● Material for this exercise:
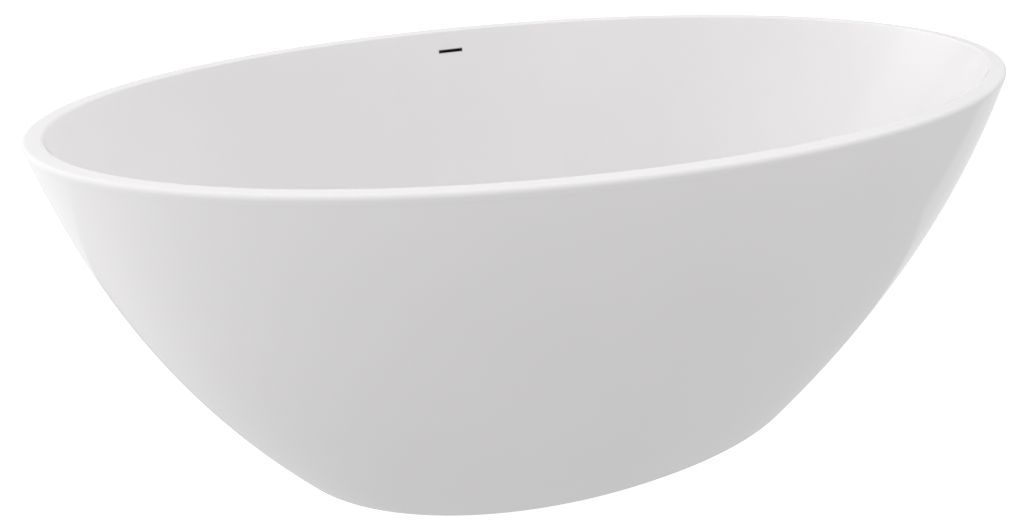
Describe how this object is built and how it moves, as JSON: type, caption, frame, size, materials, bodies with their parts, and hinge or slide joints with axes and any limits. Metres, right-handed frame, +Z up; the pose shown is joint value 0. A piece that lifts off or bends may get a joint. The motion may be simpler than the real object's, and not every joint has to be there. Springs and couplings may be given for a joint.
{
  "type": "freestanding bathtub",
  "caption": "Oval freestanding double-skin bathtub with a slot overflow, a lifting click plug and levelling feet under its skirt.",
  "frame": {"origin": "on the floor under the middle of the tub", "axes": "+X along the tub, +Y towards the side with the overflow slot, +Z up"},
  "size_m": [1.6464, 0.8998, 0.58],
  "materials": {
    "acrylic": "gloss",
    "bonding_resin": "matte",
    "particle_board": "matte",
    "galvanised_steel": "satin",
    "zinc_fasteners": "satin",
    "black_rubber": "matte",
    "foot_plastic": "matte",
    "grey_adhesive": "matte",
    "chrome": "polished",
    "dark_plastic": "satin",
    "grey_hose": "satin"
  },
  "bodies": {
    "tub": {"inner_shell": "acrylic", "outer_shell": "acrylic", "rim_bond_bead": "bonding_resin", "base_board": "particle_board", "frame_rail_front": "galvanised_steel", "frame_rail_back": "galvanised_steel", "frame_cross_left_end": "galvanised_steel", "frame_cross_left_middle": "galvanised_steel", "frame_cross_right_middle": "galvanised_steel", "frame_cross_right_end": "galvanised_steel", "skirt_bracket_front": "galvanised_steel", "skirt_bracket_back": "galvanised_steel", "skirt_bracket_left": "galvanised_steel", "skirt_bracket_right": "galvanised_steel", "board_screw_1": "zinc_fasteners", "board_screw_2": "zinc_fasteners", "board_screw_3": "zinc_fasteners", "board_screw_4": "zinc_fasteners", "board_screw_5": "zinc_fasteners", "board_screw_6": "zinc_fasteners", "board_screw_7": "zinc_fasteners", "board_screw_8": "zinc_fasteners", "foot_frame_nut_1": "zinc_fasteners", "foot_frame_nut_2": "zinc_fasteners", "foot_frame_nut_3": "zinc_fasteners", "foot_frame_nut_4": "zinc_fasteners", "foot_locknut_1": "zinc_fasteners", "foot_locknut_2": "zinc_fasteners", "foot_locknut_3": "zinc_fasteners", "foot_locknut_4": "zinc_fasteners", "hose_clip_top": "zinc_fasteners", "hose_clip_bottom": "zinc_fasteners", "plug_spring": "zinc_fasteners", "waste_gasket": "black_rubber", "waste_washer_upper": "black_rubber", "waste_washer_lower": "black_rubber", "overflow_gasket": "black_rubber", "skirt_pad_front": "grey_adhesive", "skirt_pad_back": "grey_adhesive", "skirt_pad_left": "grey_adhesive", "skirt_pad_right": "grey_adhesive", "waste_flange": "chrome", "overflow_trim": "chrome", "overflow_banjo": "dark_plastic", "waste_backnut": "dark_plastic", "plug_cartridge": "dark_plastic", "overflow_body": "dark_plastic", "overflow_hose": "grey_hose"},
    "foot_1": {"foot_pad_1": "foot_plastic", "foot_stud_1": "zinc_fasteners"},
    "foot_2": {"foot_pad_2": "foot_plastic", "foot_stud_2": "zinc_fasteners"},
    "foot_3": {"foot_pad_3": "foot_plastic", "foot_stud_3": "zinc_fasteners"},
    "foot_4": {"foot_pad_4": "foot_plastic", "foot_stud_4": "zinc_fasteners"},
    "plug": {"plug_cap": "chrome", "plug_seal": "black_rubber", "plug_stem": "zinc_fasteners"}
  },
  "joints": [
    {"name": "foot_1_level", "type": "slide", "parent": "tub", "child": "foot_1", "axis": [0, 0, 1], "range_m": [-0.025, 0]},
    {"name": "foot_2_level", "type": "slide", "parent": "tub", "child": "foot_2", "axis": [0, 0, 1], "range_m": [-0.025, 0]},
    {"name": "foot_3_level", "type": "slide", "parent": "tub", "child": "foot_3", "axis": [0, 0, 1], "range_m": [-0.025, 0]},
    {"name": "foot_4_level", "type": "slide", "parent": "tub", "child": "foot_4", "axis": [0, 0, 1], "range_m": [-0.025, 0]},
    {"name": "plug_lift", "type": "slide", "parent": "tub", "child": "plug", "axis": [0, 0, 1], "range_m": [0, 0.009], "deforming": ["plug_spring"]}
  ]
}
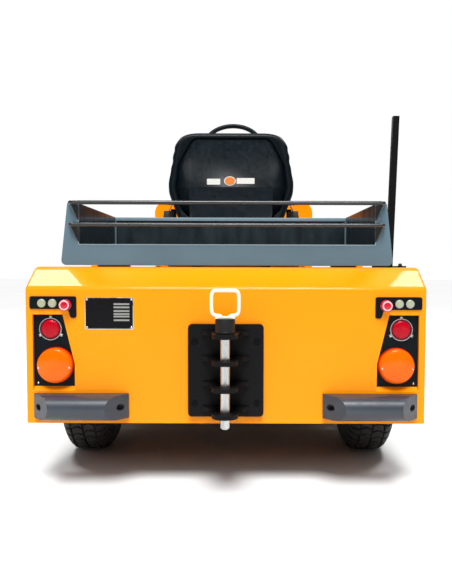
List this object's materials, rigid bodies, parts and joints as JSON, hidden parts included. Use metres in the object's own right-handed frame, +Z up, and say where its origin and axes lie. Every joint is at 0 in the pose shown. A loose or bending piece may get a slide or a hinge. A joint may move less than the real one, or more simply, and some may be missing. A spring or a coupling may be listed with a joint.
{
  "type": "airport baggage tug",
  "caption": "Electric sit-down tow tractor with a ladder hitch and drop pin behind, a load tray with rails on its deck, steered front wheels and opening battery doors.",
  "frame": {"origin": "on the ground, at the middle of the whole outline seen from above", "axes": "+Y is forward, +X is to the driver's right, +Z is up"},
  "size_m": [1.222, 2.394, 1.3926],
  "materials": {
    "orange_paint": "gloss orange paint",
    "frame_black": "satin black paint",
    "tray_paint": "satin blue-grey paint",
    "rim_paint": "silver paint",
    "battery_grey": "matt",
    "black_plastic": "grained black moulding",
    "seat_vinyl": "black grained vinyl",
    "dark_steel": "bare dark steel",
    "tyre_rubber": "matt black rubber",
    "pad_rubber": "dark grey rubber",
    "amber_lens": "gloss amber",
    "red_lens": "gloss red",
    "button_plastic": "gloss pale green and red",
    "clear_lens": "clear",
    "zinc_steel": "zinc plated"
  },
  "bodies": {
    "chassis": {"main_frame": "frame_black", "rear_body": "orange_paint", "arch_liners": "frame_black", "battery": "battery_grey", "seat_console": "orange_paint", "floor_plate": "frame_black", "nose": "orange_paint", "front_cowl": "orange_paint", "dash_panel": "black_plastic", "steering_column": "black_plastic", "pedals": "dark_steel", "seat_base": "black_plastic", "seat_cushion": "seat_vinyl", "seat_back_shell": "black_plastic", "seat_back_pad": "seat_vinyl", "rear_axle": "dark_steel", "front_axle": "dark_steel", "leaf_springs": "dark_steel", "tray": "tray_paint", "tray_rails": "tray_paint", "tray_runners": "orange_paint", "mast": "frame_black", "lamp_plates": "black_plastic", "amber_lamps": "amber_lens", "red_reflectors": "red_lens", "button_panels": "black_plastic", "push_buttons": "button_plastic", "bumper_pads": "pad_rubber", "hitch_ladder": "frame_black", "headlamps": "clear_lens", "front_bumper": "frame_black"},
    "rear_wheel_left": {"rear_tyre_left": "tyre_rubber", "rear_rim_left": "rim_paint"},
    "rear_wheel_right": {"rear_tyre_right": "tyre_rubber", "rear_rim_right": "rim_paint"},
    "knuckle_left": {"knuckle_left": "dark_steel"},
    "knuckle_right": {"knuckle_right": "dark_steel"},
    "front_wheel_left": {"front_tyre_left": "tyre_rubber", "front_rim_left": "rim_paint"},
    "front_wheel_right": {"front_tyre_right": "tyre_rubber", "front_rim_right": "rim_paint"},
    "tie_rod": {"tie_rod": "dark_steel"},
    "steering_wheel": {"steering_wheel": "black_plastic"},
    "battery_door_left": {"battery_door_left": "orange_paint"},
    "battery_door_right": {"battery_door_right": "orange_paint"},
    "tow_pin": {"tow_pin": "zinc_steel"}
  },
  "joints": [
    {"name": "rear_wheel_left_roll", "type": "hinge", "parent": "chassis", "child": "rear_wheel_left", "pos_m": [-0.495, -0.603, 0.2285], "axis": [1, 0, 0], "continuous": true},
    {"name": "rear_wheel_right_roll", "type": "hinge", "parent": "chassis", "child": "rear_wheel_right", "pos_m": [0.495, -0.603, 0.2285], "axis": [1, 0, 0], "continuous": true},
    {"name": "steer_left", "type": "hinge", "parent": "chassis", "child": "knuckle_left", "pos_m": [-0.395, 0.787, 0.2075], "axis": [0, 0, 1], "range_deg": [-35, 35]},
    {"name": "steer_right", "type": "hinge", "parent": "chassis", "child": "knuckle_right", "pos_m": [0.395, 0.787, 0.2075], "axis": [0, 0, 1], "range_deg": [-35, 35]},
    {"name": "front_wheel_left_roll", "type": "hinge", "parent": "knuckle_left", "child": "front_wheel_left", "pos_m": [-0.475, 0.787, 0.2075], "axis": [1, 0, 0], "continuous": true},
    {"name": "front_wheel_right_roll", "type": "hinge", "parent": "knuckle_right", "child": "front_wheel_right", "pos_m": [0.475, 0.787, 0.2075], "axis": [1, 0, 0], "continuous": true},
    {"name": "tie_rod_swing", "type": "hinge", "parent": "knuckle_left", "child": "tie_rod", "pos_m": [-0.395, 0.657, 0.17], "axis": [0, 0, 1], "range_deg": [-35, 35]},
    {"name": "steering_wheel_turn", "type": "hinge", "parent": "chassis", "child": "steering_wheel", "pos_m": [0, 0.237, 1.276], "axis": [0, -0.788, 0.6157], "range_deg": [-525, 525]},
    {"name": "battery_door_left_swing", "type": "hinge", "parent": "chassis", "child": "battery_door_left", "pos_m": [-0.604, -0.296, 0.427], "axis": [0, 0, 1], "range_deg": [0, 110]},
    {"name": "battery_door_right_swing", "type": "hinge", "parent": "chassis", "child": "battery_door_right", "pos_m": [0.604, -0.296, 0.427], "axis": [0, 0, -1], "range_deg": [0, 110]},
    {"name": "tow_pin_lift", "type": "slide", "parent": "chassis", "child": "tow_pin", "axis": [0, 0, 1], "range_m": [0, 0.25]}
  ],
  "couplings": [
    {"joint": "steer_right", "follows": "steer_left", "ratio": 1},
    {"joint": "tie_rod_swing", "follows": "steer_left", "ratio": -1},
    {"joint": "steering_wheel_turn", "follows": "steer_left", "ratio": 15}
  ]
}
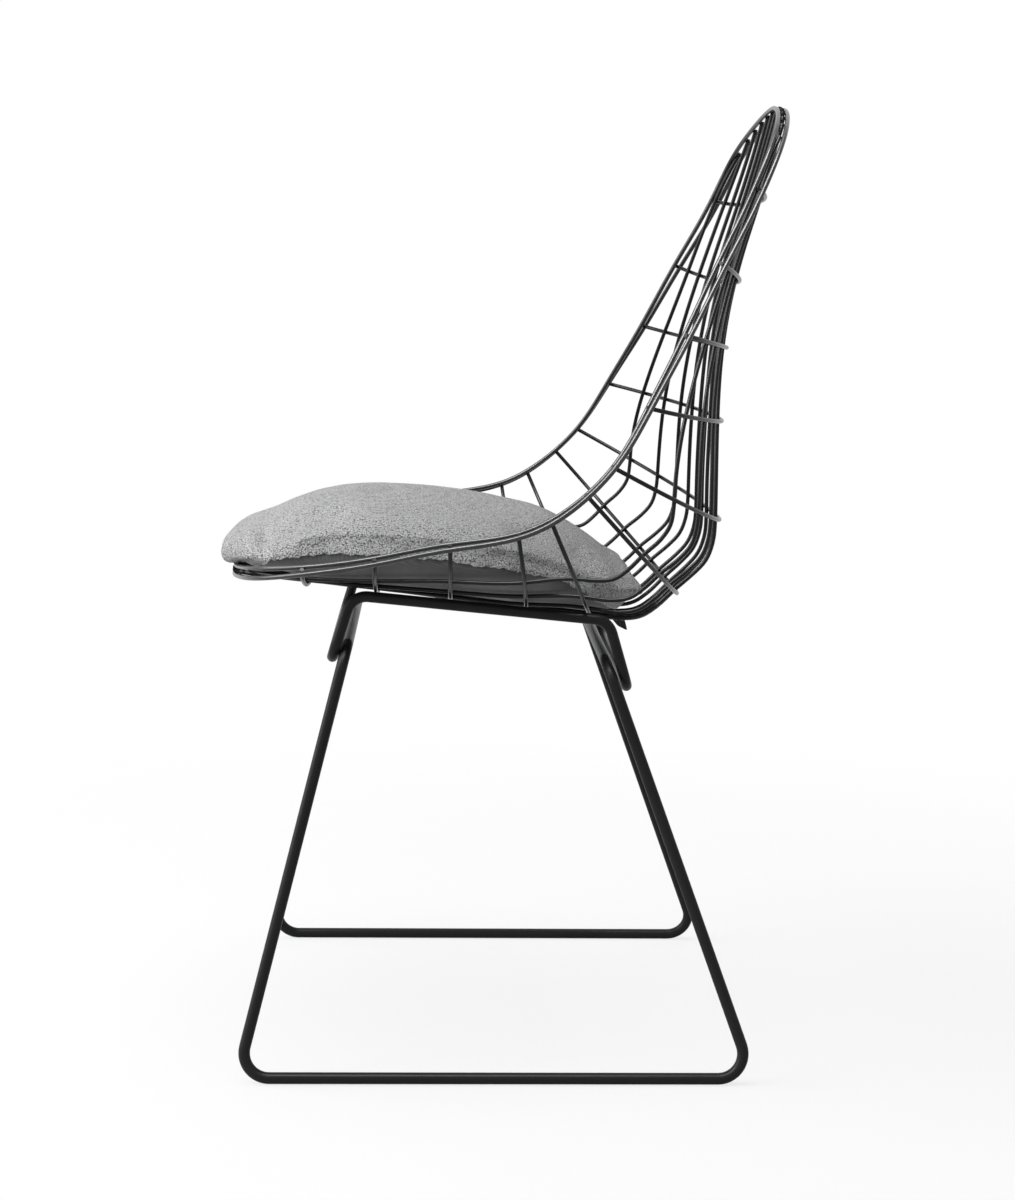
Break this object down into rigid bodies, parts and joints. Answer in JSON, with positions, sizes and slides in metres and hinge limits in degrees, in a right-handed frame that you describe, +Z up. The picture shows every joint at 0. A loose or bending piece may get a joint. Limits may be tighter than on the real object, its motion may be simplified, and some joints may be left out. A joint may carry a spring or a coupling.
{
  "type": "wire mesh chair",
  "caption": "Chair with a bucket shell of welded steel wires between a double rim, on a sled base of bent steel rod, with a loose padded seat cushion.",
  "frame": {"origin": "on the floor, under the middle of the whole chair", "axes": "+X to the sitter's left hand, +Y from the front edge to the back, +Z up; the chair is the same on both sides of the YZ plane but for the strap"},
  "size_m": [0.5308, 0.5, 0.826],
  "materials": {
    "frame_steel": "satin black powder coat with a fine texture",
    "pad_wool": "light grey melange wool, felted",
    "pad_underside": "smooth dark grey lining cloth"
  },
  "bodies": {
    "frame": {"rim_wire_inner": "frame_steel", "rim_wire_outer": "frame_steel", "cross_wire_01": "frame_steel", "cross_wire_02": "frame_steel", "cross_wire_03": "frame_steel", "cross_wire_04": "frame_steel", "cross_wire_05": "frame_steel", "cross_wire_06": "frame_steel", "cross_wire_07": "frame_steel", "cross_wire_08": "frame_steel", "cross_wire_09": "frame_steel", "cross_wire_10": "frame_steel", "cross_wire_11": "frame_steel", "lengthwise_wire_01": "frame_steel", "lengthwise_wire_02": "frame_steel", "lengthwise_wire_03": "frame_steel", "lengthwise_wire_04": "frame_steel", "lengthwise_wire_05": "frame_steel", "lengthwise_wire_06": "frame_steel", "lengthwise_wire_07": "frame_steel", "lengthwise_wire_08": "frame_steel", "lengthwise_wire_09": "frame_steel", "lengthwise_wire_10": "frame_steel", "lengthwise_wire_11": "frame_steel", "lengthwise_wire_12": "frame_steel", "lengthwise_wire_13": "frame_steel", "leg_frame": "frame_steel", "seat_frame": "frame_steel"},
    "pad": {"seat_pad": "pad_wool", "pad_strap": "pad_underside"}
  },
  "joints": [
    {"name": "pad_lift", "type": "slide", "parent": "frame", "child": "pad", "axis": [0, 0, 1], "range_m": [0, 0.15]}
  ]
}
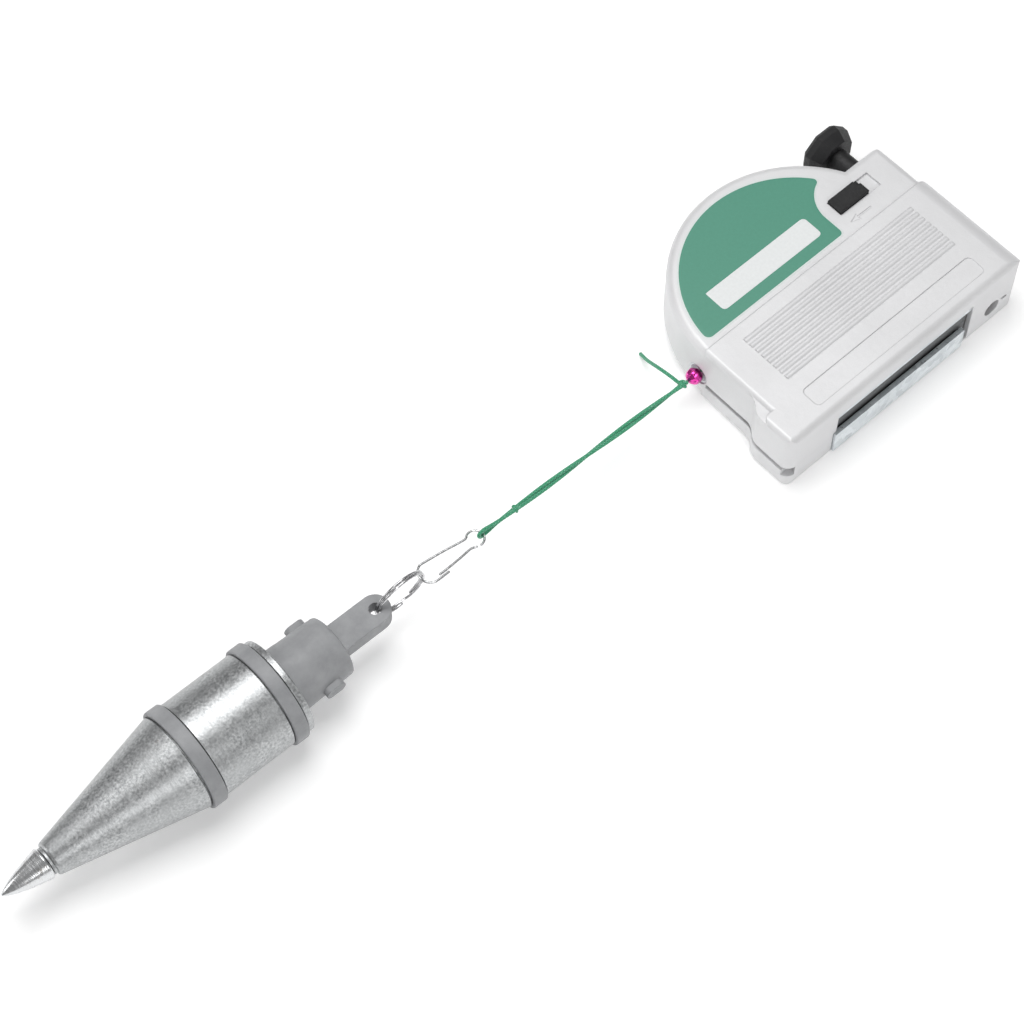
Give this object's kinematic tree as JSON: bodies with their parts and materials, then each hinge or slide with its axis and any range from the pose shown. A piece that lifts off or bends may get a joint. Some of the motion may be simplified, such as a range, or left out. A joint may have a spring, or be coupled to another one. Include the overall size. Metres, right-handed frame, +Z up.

● Goal:
Determine the number of lines in the records that include the string "pose", and respond with that number only.

● Task result:
3